The project evolved over two years in an agile, shifting environment with expanding scope, regulatory considerations, and technical constraints.
The Problem
Executing an FX payment required navigating multiple systems:
- One system to initiate funding
- Another to retrieve live FX pricing
- A third to settle and reconcile the trade
- Later, a fourth system to analyze performance
For novice users (treasury, accounts payable), this fragmentation created confusion and operational risk.

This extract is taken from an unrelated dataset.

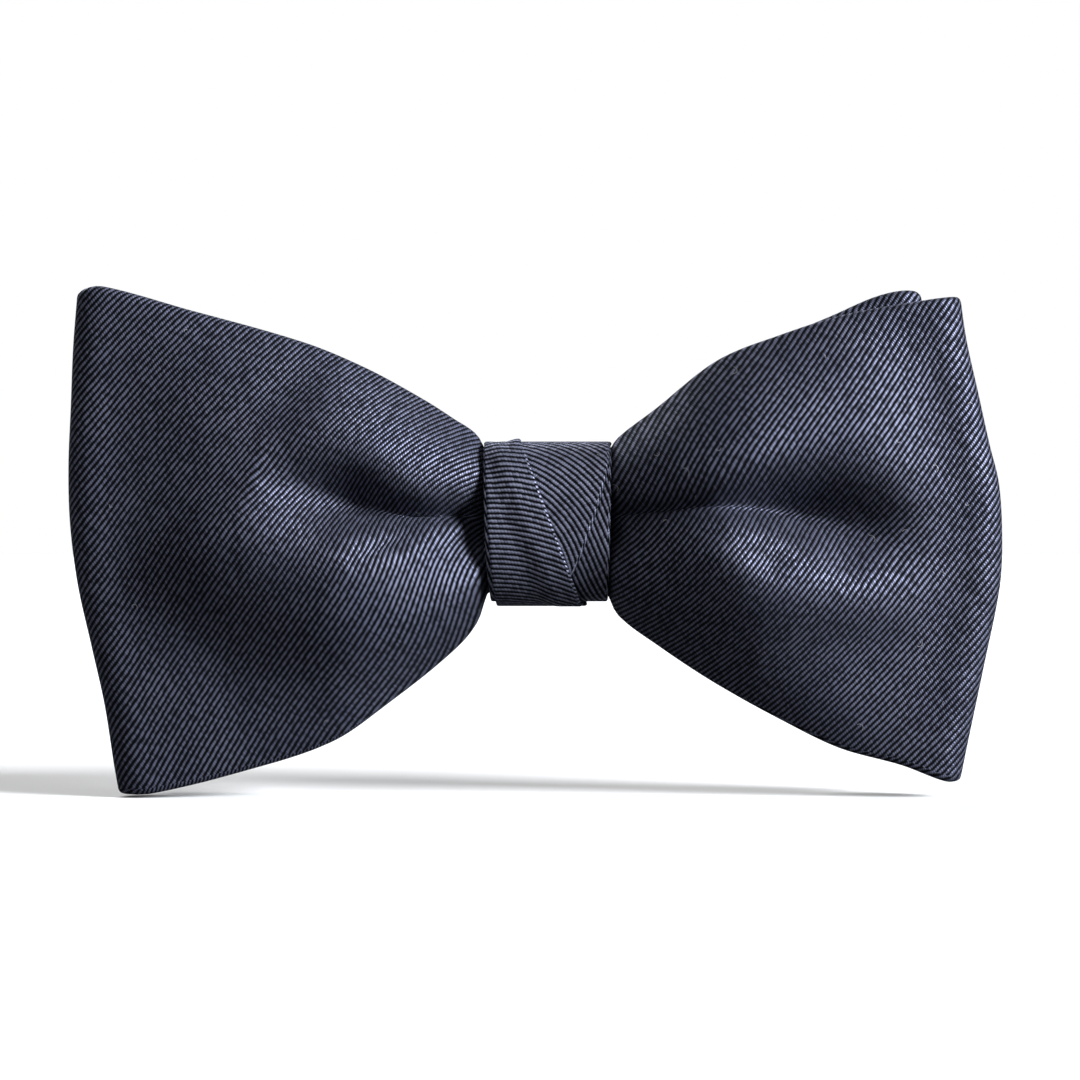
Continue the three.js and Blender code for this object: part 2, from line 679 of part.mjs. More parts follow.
// A loop of thread over the plate, down two holes and through the back of the wrap, open by a
// short gap inside where its ends are tied off.
function clipStitch(sign) {
  const radius = STITCH.thread / 2;
  const over = plateRear + radius + STITCH_SLACK.over;
  const under = knotRear - WRAP - radius - STITCH_SLACK.under;
  const [x, half, corner] = [sign * STITCH.out, STITCH.height / 2, STITCH.corner];
  const spots = [
    [under, corner],
    [under, half - corner],
    [under + corner, half],
    [over - corner, half],
    [over, half - corner],
    [over, 0],
  ].map(([y, z]) => new THREE.Vector3(x, y, z));
  const mirrored = spots.slice(0, -1).reverse().map((p) => p.clone().setZ(-p.z));
  return sweptRod([...spots, ...mirrored], radius, 26, 6, 0.3);
}

for (const [side, sign] of Object.entries(SIDES))
  addPart(side + "_clip_stitch", clipStitch(sign), blackThread);

export default tie;
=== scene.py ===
"""A pre-tied bow tie in black-navy twill, with a steel collar clip on its back.

Lengths inside the pattern classes are millimetres, as a pattern cutter writes them, and
turn into metres where a mesh is made.
"""

import logging
import math
from dataclasses import dataclass, field
from enum import Enum

import bpy
import numpy as np
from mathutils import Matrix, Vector


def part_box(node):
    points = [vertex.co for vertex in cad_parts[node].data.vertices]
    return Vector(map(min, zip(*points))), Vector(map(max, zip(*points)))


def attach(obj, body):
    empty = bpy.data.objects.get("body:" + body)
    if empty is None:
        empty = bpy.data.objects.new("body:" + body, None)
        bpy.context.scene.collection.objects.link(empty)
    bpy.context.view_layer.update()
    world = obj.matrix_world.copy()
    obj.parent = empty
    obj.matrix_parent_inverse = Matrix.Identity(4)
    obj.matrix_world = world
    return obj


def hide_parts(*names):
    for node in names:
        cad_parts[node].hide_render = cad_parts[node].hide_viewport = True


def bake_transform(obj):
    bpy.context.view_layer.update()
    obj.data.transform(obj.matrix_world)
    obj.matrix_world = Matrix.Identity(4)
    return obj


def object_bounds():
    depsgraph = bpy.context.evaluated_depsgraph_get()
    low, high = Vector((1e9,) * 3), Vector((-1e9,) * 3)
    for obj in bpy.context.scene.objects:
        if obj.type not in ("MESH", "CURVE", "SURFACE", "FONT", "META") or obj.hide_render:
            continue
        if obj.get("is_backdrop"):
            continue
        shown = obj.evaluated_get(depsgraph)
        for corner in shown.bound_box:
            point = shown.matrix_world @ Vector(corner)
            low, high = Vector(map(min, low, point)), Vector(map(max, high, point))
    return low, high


logging.basicConfig(level=logging.INFO, format="%(message)s")
log = logging.getLogger("bow_tie")

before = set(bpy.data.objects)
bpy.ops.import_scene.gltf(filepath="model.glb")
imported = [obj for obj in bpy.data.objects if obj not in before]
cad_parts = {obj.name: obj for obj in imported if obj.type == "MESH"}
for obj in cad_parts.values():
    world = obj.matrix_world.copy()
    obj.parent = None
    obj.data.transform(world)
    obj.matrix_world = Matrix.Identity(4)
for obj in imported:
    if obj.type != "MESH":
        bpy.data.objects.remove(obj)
CAD_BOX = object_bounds()

MM = 0.001
QUARTER = math.pi / 2
PINCH_HEIGHT = 16.9  # of the gathered bows, in millimetres
KNOT_LIP = 0.7  # how far inside the knot's side the gather starts to open, in millimetres
THREAD_PLIES = 3
PLY_SIDES = 5  # points round each ply of a thread
PLY_LAY = 5  # length in which the plies go once round, in thread radii
PLY_WAIST = 0.82  # a thread's radius between its plies, over that on a ply
WALE_ANGLE = math.radians(50)  # of the twill's ridges to the length of the cloth


class Side(Enum):
    """The two sides of the tie in the front view, and their sign along X."""

    RIGHT = 1
    LEFT = -1


class Face(Enum):
    """Which leaf of a bow's loop, and the depth direction that faces out of the loop."""

    FRONT = -1
    BACK = 1


class Ends(Enum):
    """What closes a skin: a cap on each end, or the last ring joined to the first."""

    CAP = "cap"
    JOIN = "join"


# ---- Curves and grids ----


def smooth_through(points: list, x: np.ndarray) -> np.ndarray:
    """Reads a smooth curve through points.

    Args:
        points: (place, value) pairs, places rising.
        x: The places to read.

    Returns:
        The curve's value at each place, held level past both ends.
    """
    xs, ys = np.array(points, float).T
    slope = np.empty_like(ys)
    slope[1:-1] = (ys[2:] - ys[:-2]) / (xs[2:] - xs[:-2])
    slope[0] = (ys[1] - ys[0]) / (xs[1] - xs[0])
    slope[-1] = (ys[-1] - ys[-2]) / (xs[-1] - xs[-2])
    i = np.clip(np.searchsorted(xs, x) - 1, 0, len(xs) - 2)
    width = xs[i + 1] - xs[i]
    t = np.clip((x - xs[i]) / width, 0, 1)
    start = (1 + 2 * t) * (1 - t) ** 2 * ys[i] + t * (1 - t) ** 2 * width * slope[i]
    end = t * t * (3 - 2 * t) * ys[i + 1] + t * t * (t - 1) * width * slope[i + 1]
    return start + end


def ease(x: np.ndarray, low: float, high: float) -> np.ndarray:
    """Rises smoothly from 0 at low to 1 at high."""
    t = np.clip((x - low) / (high - low), 0, 1)
    return t * t * (3 - 2 * t)


def mix(a: np.ndarray, b: np.ndarray, share: np.ndarray) -> np.ndarray:
    """Goes from a to b as share goes from 0 to 1."""
    return a + (b - a) * share


def squared(value: np.ndarray, power: float) -> np.ndarray:
    """Raises a sine or a cosine to a power and keeps its sign, which squares a round off."""
    return np.sign(value) * np.abs(value) ** power


def corners_of(node: str) -> tuple:
    """Gives the low and the high corner of a part of the frame, in millimetres."""
    low, high = (np.array(corner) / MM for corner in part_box(node))
    return low, high


def unit(vectors: np.ndarray) -> np.ndarray:
    """Scales vectors to length 1."""
    return vectors / np.maximum(np.linalg.norm(vectors, axis=-1, keepdims=True), 1e-9)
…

For experienced FX traders, flexibility and precision were non-negotiable.
The organization needed:
- A single interface
- Access to all funding accounts and beneficiaries
- Real-time FX pricing
- Approval workflows
- Settlement coordination
- Regulatory audit visibility
But underneath, the systems remained separate.

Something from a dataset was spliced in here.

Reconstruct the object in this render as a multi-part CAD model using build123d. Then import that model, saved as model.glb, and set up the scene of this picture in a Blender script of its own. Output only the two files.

Phase 0: Selling the Vision
Before engineering began, I was asked to design a high-fidelity prototype that simulated integration across systems.
The goal was not to build it immediately—it was to create something believable enough to secure stakeholder buy-in.
I designed a cohesive, modern interface that:
- Unified funding sources and beneficiaries
- Displayed FX pricing inline
- Modeled trade execution and settlement flows
- Reduced cross-system mental switching
The prototype successfully aligned leadership and unlocked development investment.
A visually pleasing payments solution to help sell the vision
Designing the Unified Flow
The core payment flow required users to:
- Select the funding account (including currency and balance)
- Select a beneficiary (account, SWIFT, currency)
- Choose settlement date
- Retrieve live FX pricing
- Confirm and submit for approval
Under the hood:
- Pricing was retrieved from a separate FX system
- Settlement occurred in another system
- Reconciliation synced back to the funding source
- Analysis tools were layered in later
The challenge was to make this feel like one coherent action.
Designing for Dual User Types
This system had to serve:
Novice Users
- Accounts payable
- Treasury staff
- Occasional FX users
They needed:
- Clarity
- Guardrails
- Reduced error risk
- Simplified mental models
Experienced Traders
- Expected control
- Expected precision
- Needed access to rate timing and settlement nuance
The interface had to abstract complexity without removing power.
We chose a table style design as not to deviate wildly from current systems
Handling Multiple Payments & Approvals
Scope expanded quickly.
The system needed to:
- Support bulk/multi-payment entry
- Enable grouped FX execution
- Require separate user approvals
- Integrate SWIFT verification for beneficiaries
This introduced new challenges:
- Duplicate beneficiary names with different SWIFT/account numbers
- Overlapping source accounts across currencies
- Multi-currency grouping logic
- Risk visibility during batch operations
Table-Based Architecture & Grouping Logic
Financial software heavily relies on table-based paradigms.
Rather than fight this convention, I leaned into it.
Using AG Grid, I designed a nested table view that grouped payments by:
- Currency
- Settlement date
- Source account
This allowed users to:
- See exposure by currency
- Understand funding allocation
- Execute grouped payments logically
- Maintain clarity during bulk operations
The grouping model preserved traditional financial UI expectations while introducing structural improvements.
We required a grouping/nesting system for payments with the same Currency pair, Settlement Date, and Source Account
Evolving Requirements & Constraints
This was a two-year agile initiative with expanding scope.
Over time, additional requirements included:
- Detailed audit history
- Payment status tracking
- Improved beneficiary selection (beyond simple dropdowns)
- Stronger SWIFT validation workflows
- Deeper reconciliation visibility
Design decisions were shaped by:
- Regulatory expectations
- Established financial software conventions
- Technical system limitations
- Design system constraints
- Ongoing client feedback
Requests often came through the product owner after coordination with clients and adjacent product teams. I continuously balanced new requirements with existing paradigms to avoid destabilizing the system.
Key Challenges
- Integrating fragmented backend systems into a single UX
- Designing for novice clarity and expert flexibility
- Managing duplicate naming and account ambiguity
- Maintaining financial accuracy within table constraints
- Adapting to shifting requirements without creating inconsistency
- Operating within legacy system limitations
Outcome
The unified application:
- Reduced operational friction across systems
- Simplified FX payment entry for treasury users
- Preserved control for experienced traders
- Enabled bulk and grouped execution
- Improved visibility into payment lifecycle and audit history
- Created a scalable foundation for future FX capabilities
Reflection
This project deepened my understanding of financial software design—especially the tension between:
- Established financial paradigms
- Modern UX expectations
- Regulatory constraints
- Technical system fragmentation
Designing within these boundaries required systems thinking, negotiation, and long-term coherence—not just screen design.
The most important outcome was not a single feature—it was transforming multiple disconnected processes into a unified mental model.